Yeah, but don't forget that the power the sportbikes bikes develop can get even a very experienced rider in over his head in an awful hurry. Hotshot sportbike brakes are less effective at 160mph than the merely adequate brakes on a cruiser travelling at 80 mph.
A modern sportbike gives far less margin for error. A foolish choice of bikes for a newby. Very foolish.
Even though the data is only for Manitoba, I'm not sure that I believe it's correct. There's one chart that lists costs for injury and costs for physical damage for motorcycles vs. autos, which seems to indicate that physical damage costs are higher for motorcycle damage claims than for auto damage claims. Considering that even a fender bender can cost a couple of grand to repair, I question the validity of this data, which makes me question the rest of the data in the report.

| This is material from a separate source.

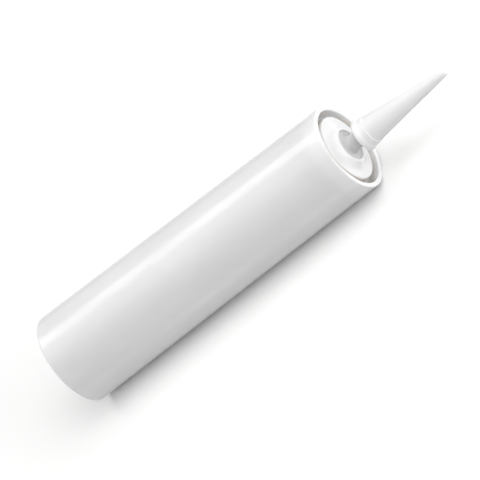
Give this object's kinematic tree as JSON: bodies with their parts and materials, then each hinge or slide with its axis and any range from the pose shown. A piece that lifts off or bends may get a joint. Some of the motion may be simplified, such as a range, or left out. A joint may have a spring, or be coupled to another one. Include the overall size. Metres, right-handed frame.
{
  "type": "caulk tube",
  "caption": "White moulded caulk cartridge with a recessed shoulder plate, a screw-on tapered nozzle on a threaded neck, and a sliding plunger at the rear.",
  "frame": {"origin": "centre of the rear rim, on the surface that the tube stands on", "axes": "+Z along the tube's axis, from the plunger to the nozzle's tip; the tube is round, so +X and +Y are free"},
  "size_m": [0.051, 0.051, 0.2627],
  "materials": {
    "cartridge": "glossy white polyethylene",
    "neck": "satin grey polyethylene",
    "seal": "satin foil",
    "nozzle": "semi-gloss white polyethylene",
    "plunger": "satin off-white polyethylene",
    "paste": "smooth white paste"
  },
  "bodies": {
    "cartridge": {"cartridge_body": "cartridge", "threaded_neck": "neck", "outlet_seal": "seal", "sealant": "paste"},
    "plunger": {"plunger": "plunger"},
    "nozzle": {"nozzle": "nozzle"}
  },
  "joints": [
    {"name": "plunger_slide", "type": "slide", "parent": "cartridge", "child": "plunger", "axis": [0, 0, 1], "range_m": [0, 0.17], "deforming": ["sealant"]},
    {"name": "nozzle_lift", "type": "slide", "parent": "cartridge", "child": "nozzle", "axis": [0, 0, 1], "range_m": [0, 0.03]}
  ]
}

Since this report was prepared for an insurance company, on the potential risk (cost) vs. premiums charged (income), what conclusion would you expect them to come to? Bikes are over-insured and their premiums are too high? I would expect any and all insurance industry studys to find that damage claims and costs are rising, and premiums are not high enough to cover their (insurance companies) risks.
Sounds like your is a little cheaper than mine but that's the California factor. Mine is for 100/300 plus all the uninsured motorist coverage I can buy since I live in the land of the uninsured motorist. Many without driver's licenses!